States that Grew or Declined
The seven states where unauthorized immigrant populations grew from 2009 to 2012 were Florida, Idaho, Maryland, Nebraska, New Jersey, Pennsylvania and Virginia.
In two of these states, Maryland and Virginia, the state-level trends also broke with the national-level trend for 2007 to 2012. During those years, the number of unauthorized immigrants fell in the U.S. overall, but continued to grow in both Maryland and Virginia.
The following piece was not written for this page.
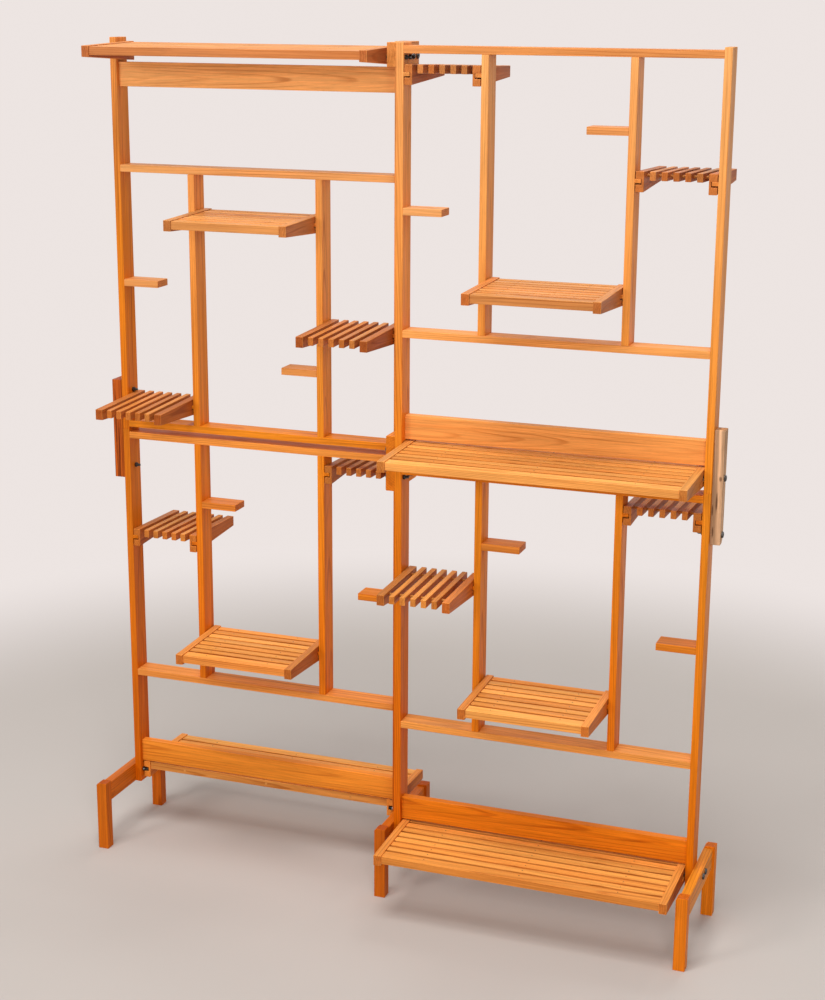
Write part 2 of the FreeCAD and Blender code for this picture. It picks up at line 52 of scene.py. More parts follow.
print("loaded", len(frame["nodes"]), "nodes,", len(shelfNodes), "shelves")


# Node helpers

def feed(tree, socket, value):
    if isinstance(value, bpy.types.NodeSocket):
        tree.links.new(value, socket)
    elif value is not None:
        socket.default_value = value


def calc(tree, operation, *values):
    node = tree.nodes.new("ShaderNodeMath")
    node.operation = operation
    for socket, value in zip(node.inputs, values):
        feed(tree, socket, value)
    return node.outputs[0]


def vectorCalc(tree, operation, *values):
    node = tree.nodes.new("ShaderNodeVectorMath")
    node.operation = operation
    for socket, value in zip(node.inputs, values):
        feed(tree, socket, value)
    return node.outputs["Value"] if operation == "LENGTH" else node.outputs["Vector"]


def joinXyz(tree, x, y, z):
    node = tree.nodes.new("ShaderNodeCombineXYZ")
    for socket, value in zip(node.inputs, (x, y, z)):
        feed(tree, socket, value)
    return node.outputs[0]


def splitXyz(tree, vector):
    node = tree.nodes.new("ShaderNodeSeparateXYZ")
    feed(tree, node.inputs[0], vector)
    return node.outputs


def noise(tree, vector, stretch, detail=2.0, roughness=0.5):
    node = tree.nodes.new("ShaderNodeTexNoise")
    feed(tree, node.inputs["Vector"], vectorCalc(tree, "MULTIPLY", vector, stretch))
    node.inputs["Scale"].default_value = 1.0
    node.inputs["Detail"].default_value = detail
    node.inputs["Roughness"].default_value = roughness
    return node.outputs["Fac"]


def span(tree, value, fromLow, fromHigh, toLow=0.0, toHigh=1.0):
    node = tree.nodes.new("ShaderNodeMapRange")
    for socket, entry in zip(node.inputs, (value, fromLow, fromHigh, toLow, toHigh)):
        feed(tree, socket, entry)
    return node.outputs[0]


# Most values of a noise lie between these two
usual = (0.32, 0.68)


def about(tree, value, amount):
    # Turns a noise into a factor close to one
    return span(tree, value, *usual, 1 - amount, 1 + amount)


def mixColour(tree, factor, first, second, blend="MIX"):
    node = tree.nodes.new("ShaderNodeMix")
    node.data_type = "RGBA"
    node.blend_type = blend
    feed(tree, node.inputs[0], factor)
    for socket, colour in ((node.inputs[6], first), (node.inputs[7], second)):
        feed(tree, socket, colour if isinstance(colour, bpy.types.NodeSocket) else (*colour, 1.0))
    return node.outputs[2]


def tinted(tree, factor, colour, tint):
    # Multiplies a colour by a tint, as far as the factor says
    return mixColour(tree, factor, colour, tint, "MULTIPLY")


def attribute(tree, name, output="Fac"):
    node = tree.nodes.new("ShaderNodeAttribute")
    node.attribute_name = name
    return node.outputs[output]


def newMaterial(name):
    material = bpy.data.materials.new(name)
    material.use_nodes = True
    tree = material.node_tree
    return material, tree, tree.nodes["Principled BSDF"]


def centred(tree, value, width):
    # Spreads a number between 0 and 1 over a width round zero
    return calc(tree, "MULTIPLY_ADD", value, width, -width / 2)


def addBump(tree, shader, height, strength, distance):
    node = tree.nodes.new("ShaderNodeBump")
    node.inputs["Strength"].default_value = strength
    node.inputs["Distance"].default_value = distance
    feed(tree, node.inputs["Height"], height)
    feed(tree, shader.inputs["Normal"], node.outputs["Normal"])


# Timber: growth rings round a heart that lies outside each board, so that a wide face shows arches
# and a narrow one lines, with brown streaks, fibres and pores along the board.
# Colours are linear. The colour goes from the tone given for near the floor to the one given for high on the
# stand, over the two heights given.

ash = {
    "lowTone": (0.76, 0.166, 0.0015), "middle": (0.85, 0.262, 0.014), "highTone": (0.90, 0.41, 0.13),
    "toneHeights": (0.2, 1.9),
    "late": (0.66, 0.50, 0.36), "cloud": (0.72, 0.54, 0.36), "cloudShare": 0.45,
    "ringWide": 0.0045, "ringBend": 0.014, "ringRipple": 0.0022, "ringShow": 0.85,
    "streak": 0.11, "fibre": 0.09, "pore": 0.18, "boardSpread": 0.06,
    "reddish": (0.98, 0.91, 0.85), "yellowish": (1.02, 1.08, 1.12),
    "endTone": (0.80, 0.66, 0.52), "edgeHighlightTone": (1.05, 1.04, 1.03), "darkeningTone": (0.60, 0.41, 0.39),
    "roughness": (0.36, 0.52), "ior": 1.19,
}

shelfAsh = dict(ash, lowTone=(0.95, 0.395, 0.078), middle=(0.93, 0.40, 0.09), highTone=(0.82, 0.37, 0.12),
                boardSpread=0.2, reddish=(0.96, 0.86, 0.76), yellowish=(1.03, 1.12, 1.22))


def plainLook(colour, **changes):
    # A timber of one tone at all heights
    return dict(ash, lowTone=colour, middle=colour, highTone=colour, **changes)


darkAsh = plainLook((0.46, 0.088, 0.008), late=(0.30, 0.20, 0.18), cloud=(0.4, 0.28, 0.3), cloudShare=0.9,
                    ringWide=0.0075, ringShow=1.0, streak=0.5)

paleOffcut = plainLook((0.66, 0.40, 0.23), late=(0.75, 0.66, 0.58), cloud=(0.62, 0.5, 0.42), cloudShare=0.6,
                       streak=0.4, fibre=0.16, roughness=(0.55, 0.7))

dowel = plainLook((0.66, 0.28, 0.07), ringShow=0.4)

# How dense each noise is, along the board first in the timber
density = {
    "bend": (1.8, 11, 11), "ripple": (9, 60, 60), "strong": (2.5, 40, 40), "cloud": (1.3, 75, 75),
    "streak": (2.6, 130, 130), "fibre": (7, 520, 520), "pore": (34, 1500, 1500), "gloss": (6, 40, 40),
    "knot": (260, 260, 90), "darkening": (420, 420, 420), "pit": (900, 900, 900),
}

# From which value of its noise each effect starts and where it is full
onset = {
    "strong": (0.38, 0.62), "cloud": (0.5, 0.7), "pore": (0.60, 0.72), "gloss": (0.35, 0.65),
    "knot": (0.8, 1.4), "darkening": (0.42, 0.68),
}

# Two more numbers from a board's own, and how far its grain is shifted along, across and through it
ownNumber = {"second": 7.31, "third": 3.17, "along": 9.7, "across": 0.016, "through": 0.014}

# A year's growth in shares of its usual width: what varies and what is always there
ringVary = (0.6, 0.7)

# How much of its lines shows where the rings are weakest, and how much lower than the rest they lie
weakestRing = 0.25
ringDepth = 0.5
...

In Maryland, the estimated number of unauthorized immigrants grew to 250,000 in 2012, compared with 220,000 in 2007. In Virginia, the estimated number grew to 275,000 in 2012 from 250,000 in 2007. (In the adjacent District of Columbia, the 2012 population of 20,000 was not statistically different from the totals in 2009 or 2007.)
The 14 states where populations of unauthorized immigrants decreased from 2009 to 2012 were Alabama, Arizona, California, Colorado, Georgia, Illinois, Indiana, Kansas, Kentucky, Massachusetts, Nevada, New Mexico, New York and Oregon.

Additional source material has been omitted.